There is no doubt that an ever-increasing number of clients have come to realise that currency brokers typically offer far superior exchange rates and lower overall payment transfer fees when compared with the high-street banks. In addition, brokers tend to offer clients a variety of complimentary tools and services that are designed to help them manage their currency exposure and time their trade, which helps them save even more.

However, quite often the exchange rate initially offered to a new client by a currency broker will be extremely competitive to seduce them away from their current provider. This ‘honeymoon rate’ doesn’t usually last for long and the currency broker will seek to increase their profit margin by widening the spread on the exchange rate over time and at every opportunity. To explain this properly it is important to understand how a money transfer company makes money on your currency conversion.

Most currency brokers will claim that there is no charge to convert your currency using phrases such as ‘commission free’ and ‘zero fees’. However, what they don’t tell you is that they make their money on the difference between the exchange rate that they obtain in the market (often advertised in the media as the ‘interbank’ exchange rate) and the exchange rate that they offer you.
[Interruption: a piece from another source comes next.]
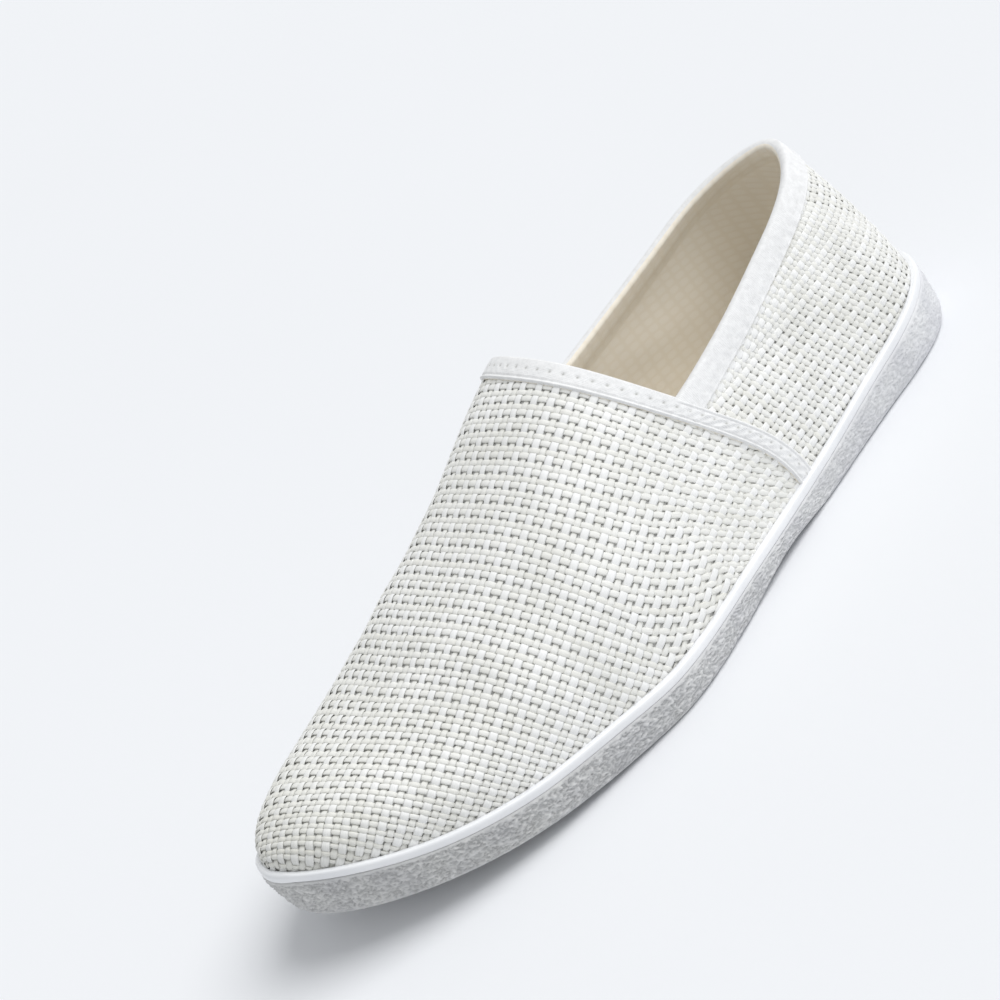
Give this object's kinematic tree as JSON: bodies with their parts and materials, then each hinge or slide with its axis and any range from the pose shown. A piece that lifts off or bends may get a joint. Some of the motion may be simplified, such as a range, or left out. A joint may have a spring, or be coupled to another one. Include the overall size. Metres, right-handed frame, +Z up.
{
  "type": "woven slip-on shoe",
  "caption": "Low slip-on shoe for the left foot, with a coarse woven upper, taped throat and collar, and a rubber sole with a rounded bead round its top.",
  "frame": {"origin": "on the floor, under the middle of the whole shoe's box", "axes": "+X from the heel towards the toe, +Y to the outer side of the left foot, +Z up"},
  "size_m": [0.2858, 0.1018, 0.0885],
  "materials": {
    "sole_rubber": "matt, crinkled side",
    "bead_rubber": "smooth, slightly glossy",
    "woven_upper": "coarse paired basket weave",
    "binding_tape": "fine woven tape, stitched",
    "insole_cloth": "smooth cloth, tan"
  },
  "bodies": {
    "root": {"outsole": "sole_rubber", "welt_bead": "bead_rubber", "upper": "woven_upper", "throat_binding": "binding_tape", "collar_binding": "binding_tape", "insole": "insole_cloth"}
  },
  "joints": []
}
Quite often this is not made clear and the difference between these rates can be quite large and change rather arbitrarily.

Some clients are savvy to the widening spread and honeymoon rate tactics employed by many brokers. To prevent this from happening, these clients will use multiple banks/brokers and shop around for the best exchange rate each time they have currency to transfer. Whilst this approach is understandable, opening an account with multiple brokers and checking the rate with each certainly takes some effort. Not to mention of course, that the rate moves constantly making any direct comparison between providers difficult, as this exercise can take several minutes to complete. Nevertheless, it is true that the spread a broker will charge is usually smaller when they know that they are in a competitive situation.

In reality however, most brokers tend to widen their spread the most when a client places a market order with them, such as a limit or stop loss order. By placing such an order, the client is giving the broker an instruction to buy or sell currency at a pre-agreed rate should that price level be reached. As a result, the client will usually only place a market order with one provider, as leaving the order with multiple providers may result in their order being filled with both companies and them having purchased more currency than they intended. This is not a good situation to be in.

Brokers know that a market order left with them effectively means that they are not in a competitive situation and will allow the spread that they charge on the trade to be wider than if the client had just called in for a quote. It is now up to the broker to decide when the client is ‘filled’ on their order. Because of the lack of competition on such orders, the broker will usually take this opportunity to widen their spread and effectively charge the client more for the trade. Some might say that as long as the client price is filled, then what difference does it make how much the broker makes on the trade? The answer comes down to missed opportunity. Some brokers may increase spreads on orders by as much as 50% meaning that the client has not been filled on their price and their order is not executed because of the brokers greed.